Description of the task> Take the material and output all of it exactly.

Listing>
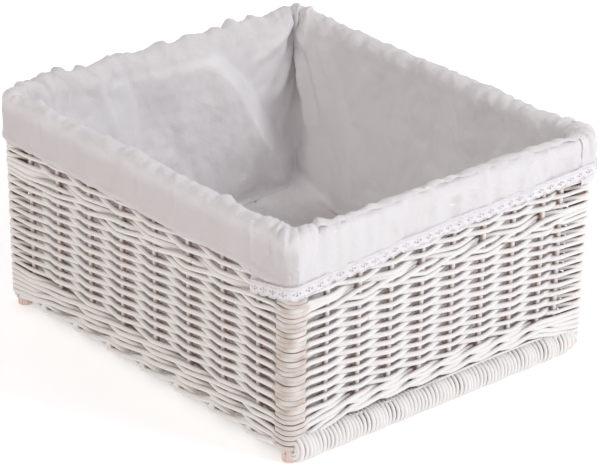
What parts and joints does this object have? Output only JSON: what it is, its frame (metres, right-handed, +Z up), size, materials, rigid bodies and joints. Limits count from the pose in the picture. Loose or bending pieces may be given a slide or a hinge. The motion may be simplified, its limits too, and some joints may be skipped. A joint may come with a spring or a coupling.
{
  "type": "lined wicker basket",
  "caption": "Open rectangular wicker basket in painted willow on corner-post feet, with a loose cotton liner folded over the rim and lace along the front hem.",
  "frame": {"origin": "centre of the rectangle that holds the basket, on the ground plane under the four feet", "axes": "+Z up, -Y towards the front wall with the lace trim and the wrapped rail, +X to the right seen from the front, long side along Y"},
  "size_m": [0.349, 0.405, 0.208],
  "materials": {
    "painted_willow": "thin white paint over peeled willow rods, satin, worn through to brown wood in places",
    "bare_wood": "unpainted round willow and poplar sticks, matt",
    "liner_cotton": "plain woven white cotton, washed and creased, matt",
    "lace": "white cotton eyelet lace with raised stitching, matt",
    "nail_steel": "plain round wire nails, dull"
  },
  "bodies": {
    "basket": {"corner_post_front_left": "bare_wood", "corner_post_front_right": "bare_wood", "corner_post_back_right": "bare_wood", "corner_post_back_left": "bare_wood", "base_rail_front": "bare_wood", "base_rail_back": "bare_wood", "rail_wrap_front": "painted_willow", "rail_wrap_back": "painted_willow", "base_sticks": "bare_wood", "base_weave": "painted_willow", "base_edge_left": "painted_willow", "base_edge_right": "painted_willow", "rail_nails": "nail_steel", "stakes_front": "painted_willow", "stakes_right": "painted_willow", "stakes_back": "painted_willow", "stakes_left": "painted_willow", "corner_wrap_front_left": "painted_willow", "corner_wrap_front_right": "painted_willow", "corner_wrap_back_right": "painted_willow", "corner_wrap_back_left": "painted_willow", "lower_wale_front": "painted_willow", "lower_wale_right": "painted_willow", "lower_wale_back": "painted_willow", "lower_wale_left": "painted_willow", "lower_siding_front": "painted_willow", "lower_siding_right": "painted_willow", "lower_siding_back": "painted_willow", "lower_siding_left": "painted_willow", "upper_wale_front": "painted_willow", "upper_wale_right": "painted_willow", "upper_wale_back": "painted_willow", "upper_wale_left": "painted_willow", "upper_siding_front": "painted_willow", "upper_siding_right": "painted_willow", "upper_siding_back": "painted_willow", "upper_siding_left": "painted_willow", "rim_border_front": "painted_willow", "rim_border_right": "painted_willow", "rim_border_back": "painted_willow", "rim_border_left": "painted_willow"},
    "liner": {"liner_floor": "liner_cotton", "liner_wall_front": "liner_cotton", "liner_wall_right": "liner_cotton", "liner_wall_back": "liner_cotton", "liner_wall_left": "liner_cotton", "liner_cuff_front": "liner_cotton", "liner_cuff_right": "liner_cotton", "liner_cuff_back": "liner_cotton", "liner_cuff_left": "liner_cotton", "lace_trim": "lace"}
  },
  "joints": [
    {"name": "liner_lift", "type": "slide", "parent": "basket", "child": "liner", "axis": [0, 0, 1], "range_m": [0, 0.25]}
  ]
}
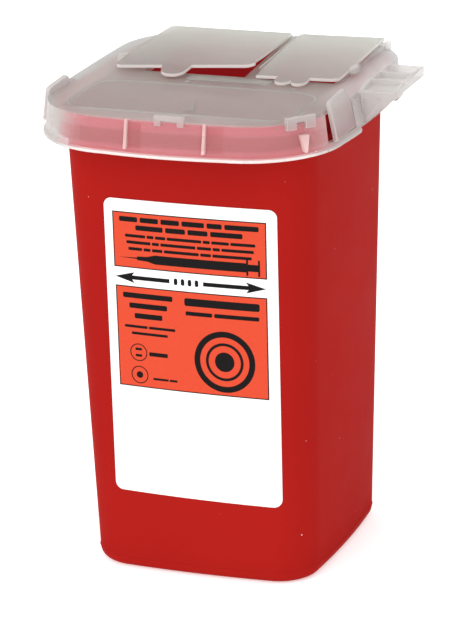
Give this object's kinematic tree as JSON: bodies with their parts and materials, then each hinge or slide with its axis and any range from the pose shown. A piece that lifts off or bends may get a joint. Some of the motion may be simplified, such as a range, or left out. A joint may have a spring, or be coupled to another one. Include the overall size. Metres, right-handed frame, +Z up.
{
  "type": "sharps container",
  "caption": "Tapered one-quart sharps container with a frosted press-fit lid, a large and a small hinged flap, spring lock arms, a side bracket and a front label.",
  "frame": {"origin": "centre of the flat bottom face of the container", "axes": "+Z up through the lid, -Y out of the front face with the label, +X towards the side with the lid's bracket"},
  "size_m": [0.1092, 0.1148, 0.1597],
  "materials": {
    "red_plastic": "satin, opaque",
    "frosted_plastic": "frosted, translucent",
    "label_film": "smooth, semi-matte"
  },
  "bodies": {
    "base": {"container": "red_plastic", "front_label": "label_film"},
    "lid": {"lid_frame": "frosted_plastic", "side_bracket": "frosted_plastic", "front_catch": "frosted_plastic", "corner_catch": "frosted_plastic", "large_flap_hinge": "frosted_plastic", "small_flap_hinge": "frosted_plastic"},
    "large_flap_leaf": {"large_flap": "frosted_plastic"},
    "small_flap_leaf": {"small_flap": "frosted_plastic"},
    "left_arm": {"left_lock_arm": "frosted_plastic"},
    "right_arm": {"right_lock_arm": "frosted_plastic"}
  },
  "joints": [
    {"name": "lid_lift", "type": "slide", "parent": "base", "child": "lid", "axis": [0, 0, 1], "range_m": [0, 0.06]},
    {"name": "large_flap_swing", "type": "hinge", "parent": "lid", "child": "large_flap_leaf", "pos_m": [0, 0.044, 0.1573], "axis": [-1, 0, 0], "range_deg": [-0.75, 110]},
    {"name": "small_flap_swing", "type": "hinge", "parent": "lid", "child": "small_flap_leaf", "pos_m": [0, 0.044, 0.1573], "axis": [-1, 0, 0], "range_deg": [0, 110]},
    {"name": "left_arm_flex", "type": "hinge", "parent": "lid", "child": "left_arm", "pos_m": [-0.0473, -0.0256, 0.1465], "axis": [0, 1, 0], "range_deg": [-3, 5], "stiffness_Nm_per_rad": 0.2},
    {"name": "right_arm_flex", "type": "hinge", "parent": "lid", "child": "right_arm", "pos_m": [0.048, -0.0256, 0.1465], "axis": [0, -1, 0], "range_deg": [-3, 5], "stiffness_Nm_per_rad": 0.2}
  ]
}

Worked answer>
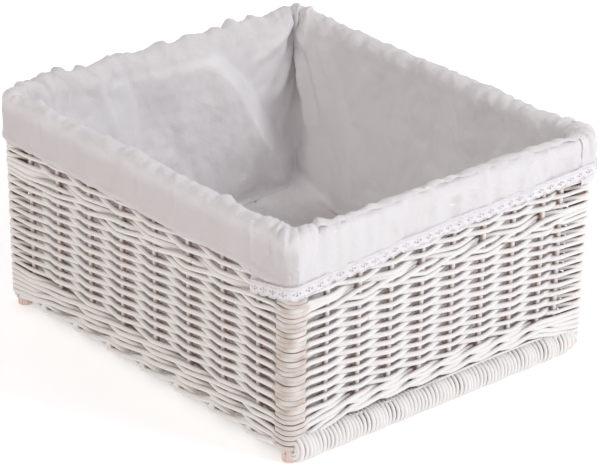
What parts and joints does this object have? Output only JSON: what it is, its frame (metres, right-handed, +Z up), size, materials, rigid bodies and joints. Limits count from the pose in the picture. Loose or bending pieces may be given a slide or a hinge. The motion may be simplified, its limits too, and some joints may be skipped. A joint may come with a spring or a coupling.
{
  "type": "lined wicker basket",
  "caption": "Open rectangular wicker basket in painted willow on corner-post feet, with a loose cotton liner folded over the rim and lace along the front hem.",
  "frame": {"origin": "centre of the rectangle that holds the basket, on the ground plane under the four feet", "axes": "+Z up, -Y towards the front wall with the lace trim and the wrapped rail, +X to the right seen from the front, long side along Y"},
  "size_m": [0.349, 0.405, 0.208],
  "materials": {
    "painted_willow": "thin white paint over peeled willow rods, satin, worn through to brown wood in places",
    "bare_wood": "unpainted round willow and poplar sticks, matt",
    "liner_cotton": "plain woven white cotton, washed and creased, matt",
    "lace": "white cotton eyelet lace with raised stitching, matt",
    "nail_steel": "plain round wire nails, dull"
  },
  "bodies": {
    "basket": {"corner_post_front_left": "bare_wood", "corner_post_front_right": "bare_wood", "corner_post_back_right": "bare_wood", "corner_post_back_left": "bare_wood", "base_rail_front": "bare_wood", "base_rail_back": "bare_wood", "rail_wrap_front": "painted_willow", "rail_wrap_back": "painted_willow", "base_sticks": "bare_wood", "base_weave": "painted_willow", "base_edge_left": "painted_willow", "base_edge_right": "painted_willow", "rail_nails": "nail_steel", "stakes_front": "painted_willow", "stakes_right": "painted_willow", "stakes_back": "painted_willow", "stakes_left": "painted_willow", "corner_wrap_front_left": "painted_willow", "corner_wrap_front_right": "painted_willow", "corner_wrap_back_right": "painted_willow", "corner_wrap_back_left": "painted_willow", "lower_wale_front": "painted_willow", "lower_wale_right": "painted_willow", "lower_wale_back": "painted_willow", "lower_wale_left": "painted_willow", "lower_siding_front": "painted_willow", "lower_siding_right": "painted_willow", "lower_siding_back": "painted_willow", "lower_siding_left": "painted_willow", "upper_wale_front": "painted_willow", "upper_wale_right": "painted_willow", "upper_wale_back": "painted_willow", "upper_wale_left": "painted_willow", "upper_siding_front": "painted_willow", "upper_siding_right": "painted_willow", "upper_siding_back": "painted_willow", "upper_siding_left": "painted_willow", "rim_border_front": "painted_willow", "rim_border_right": "painted_willow", "rim_border_back": "painted_willow", "rim_border_left": "painted_willow"},
    "liner": {"liner_floor": "liner_cotton", "liner_wall_front": "liner_cotton", "liner_wall_right": "liner_cotton", "liner_wall_back": "liner_cotton", "liner_wall_left": "liner_cotton", "liner_cuff_front": "liner_cotton", "liner_cuff_right": "liner_cotton", "liner_cuff_back": "liner_cotton", "liner_cuff_left": "liner_cotton", "lace_trim": "lace"}
  },
  "joints": [
    {"name": "liner_lift", "type": "slide", "parent": "basket", "child": "liner", "axis": [0, 0, 1], "range_m": [0, 0.25]}
  ]
}
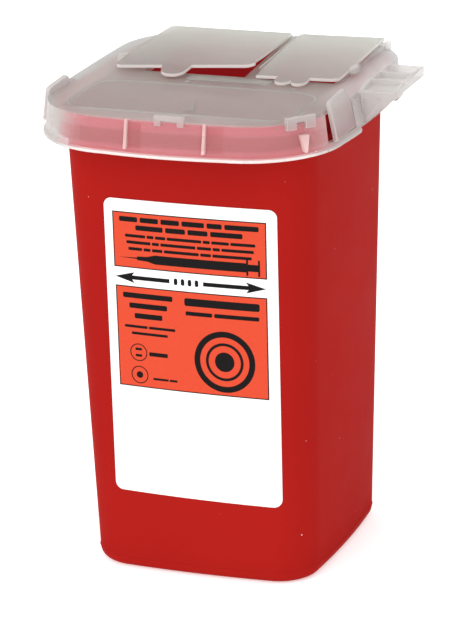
Give this object's kinematic tree as JSON: bodies with their parts and materials, then each hinge or slide with its axis and any range from the pose shown. A piece that lifts off or bends may get a joint. Some of the motion may be simplified, such as a range, or left out. A joint may have a spring, or be coupled to another one. Include the overall size. Metres, right-handed frame, +Z up.
{
  "type": "sharps container",
  "caption": "Tapered one-quart sharps container with a frosted press-fit lid, a large and a small hinged flap, spring lock arms, a side bracket and a front label.",
  "frame": {"origin": "centre of the flat bottom face of the container", "axes": "+Z up through the lid, -Y out of the front face with the label, +X towards the side with the lid's bracket"},
  "size_m": [0.1092, 0.1148, 0.1597],
  "materials": {
    "red_plastic": "satin, opaque",
    "frosted_plastic": "frosted, translucent",
    "label_film": "smooth, semi-matte"
  },
  "bodies": {
    "base": {"container": "red_plastic", "front_label": "label_film"},
    "lid": {"lid_frame": "frosted_plastic", "side_bracket": "frosted_plastic", "front_catch": "frosted_plastic", "corner_catch": "frosted_plastic", "large_flap_hinge": "frosted_plastic", "small_flap_hinge": "frosted_plastic"},
    "large_flap_leaf": {"large_flap": "frosted_plastic"},
    "small_flap_leaf": {"small_flap": "frosted_plastic"},
    "left_arm": {"left_lock_arm": "frosted_plastic"},
    "right_arm": {"right_lock_arm": "frosted_plastic"}
  },
  "joints": [
    {"name": "lid_lift", "type": "slide", "parent": "base", "child": "lid", "axis": [0, 0, 1], "range_m": [0, 0.06]},
    {"name": "large_flap_swing", "type": "hinge", "parent": "lid", "child": "large_flap_leaf", "pos_m": [0, 0.044, 0.1573], "axis": [-1, 0, 0], "range_deg": [-0.75, 110]},
    {"name": "small_flap_swing", "type": "hinge", "parent": "lid", "child": "small_flap_leaf", "pos_m": [0, 0.044, 0.1573], "axis": [-1, 0, 0], "range_deg": [0, 110]},
    {"name": "left_arm_flex", "type": "hinge", "parent": "lid", "child": "left_arm", "pos_m": [-0.0473, -0.0256, 0.1465], "axis": [0, 1, 0], "range_deg": [-3, 5], "stiffness_Nm_per_rad": 0.2},
    {"name": "right_arm_flex", "type": "hinge", "parent": "lid", "child": "right_arm", "pos_m": [0.048, -0.0256, 0.1465], "axis": [0, -1, 0], "range_deg": [-3, 5], "stiffness_Nm_per_rad": 0.2}
  ]
}